Every so often, somebody at the farmers’ market makes the mistake of commenting on how great all this rain must be for the crops.
I do my best not to frown thunderously in response.
It’s been an incredibly wet year, bordering on our wettest ever. After an embarrassingly long time searching for the exact measurements for our neck of the woods, I had to fall back on the measurements taken at the airport 35 miles away. With that grain of salt*, we’ve had over 30 inches of rain in the past six and a half months, twenty of those falling in the past 90 days.
Flowers need rain, as a beloved friend once told me, but too much rain will batter the hell out of your zinnias and make their buds rot, as I am currently experiencing. Too much rain encourages diseases and pests, means there’s less sunshine for plants to turn into leaves and fruit, and sometimes literally washes away the fields. Bees don’t fly when it’s raining, so while my girls are doing okay, they’d be a lot better off if they had more sunshine.
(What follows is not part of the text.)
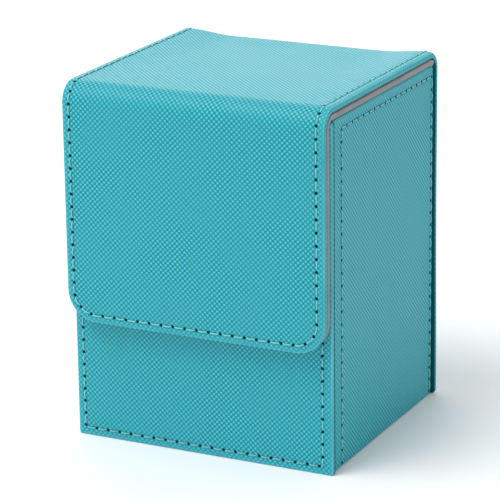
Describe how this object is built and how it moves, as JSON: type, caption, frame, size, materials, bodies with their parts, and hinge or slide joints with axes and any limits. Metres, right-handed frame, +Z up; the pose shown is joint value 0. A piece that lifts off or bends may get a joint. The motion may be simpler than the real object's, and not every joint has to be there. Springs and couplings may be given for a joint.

Left and right, farmer friends of ours are reporting huge crop losses as a result of all the rain. We’ve lost a lot of summer and winter squash and probably most of our melons. Our tomatoes are under plastic tunnels, which has spared them—they’d be gone otherwise. Mercifully, the peppers, eggplant, and okra seem to be doing alright.
But working outside in this weather is rather physically uncomfortable. The mosquitoes are out in force, and my legs are thoroughly chewed up. I’ve ditched my rubber boots for being barefoot most of the time—the boots are cracked, plus there have been several times it’s rained hard enough to fill them from the top, which kind of defeats the purpose. There’s been mud deep enough to drag my boots off when I slide in calf-deep, so going barefoot sometimes makes it easier to wrassle myself out of the field, too. I squish every where I go, and sometimes feel despair at the thought of taking a shower at the end of the day, as I’ve only just dried out.
The storms we’re getting are more than just rain, though; more often than not, they bring wind and lightning with them, too. While we’re cautious about the lightning, sometimes tunnels need closed while a storm is racing in—in which case I comfort myself by thinking that if I am struck by lightning, I’m breaking another gender barrier. Most (82%) victims of lightning strikes in the U.S. are men, on account of them engaging in more outdoor activities and being less likely to seek shelter in a storm.
Maybe not the most pressing gender barrier to break, but there it is, all the same.
So the rain is a drag, rough on us and rough on the plants. Rough on the chickens, too, who look like rung-out down pillows most of the time. I can’t complain with much force, though. Not long ago, 19 men died in Arizona for want of rain; millions of people go without clean water every year, while I squeeze my braids out for the third time in one day. We’re doing okay, despite the wet; we’re making soil blocks for fall planting, hoping and praying for a better autumn season. And while it’s dreary and tiresome, sometimes, to trudge through another wet afternoon, the chance to watch and marvel at our smallness in the face of such enormous forces is one I don’t take for granted. A few weeks ago, Ben and I were working in the field and watched ferocious thunderstorms pass around us to both the east and the west—we could hear them growling and rushing and banging, could smell the rain they carried, but we worked in a (hot, humid) pocket of sunshine, all the hotter and brighter for being surrounded by dark clouds. A narrow miss and a chance blessing which sticks with me, still.
So, flowers need rain, and so do vegetables, but just enough, please.
*I learned in the process that if you are incredibly nerdy [like me] you can download .csv files of years and years of weather data from your area at the Weather Underground, wunderground.com. I don’t know why you’d want to do that, but you might. I mean, I also just found out that there is a Journal of Performance of Constructed Facilities, which I find strangely comforting. I fool around with weather data late into the night, and other people publish about how well buildings work (or don’t). What a beautiful world.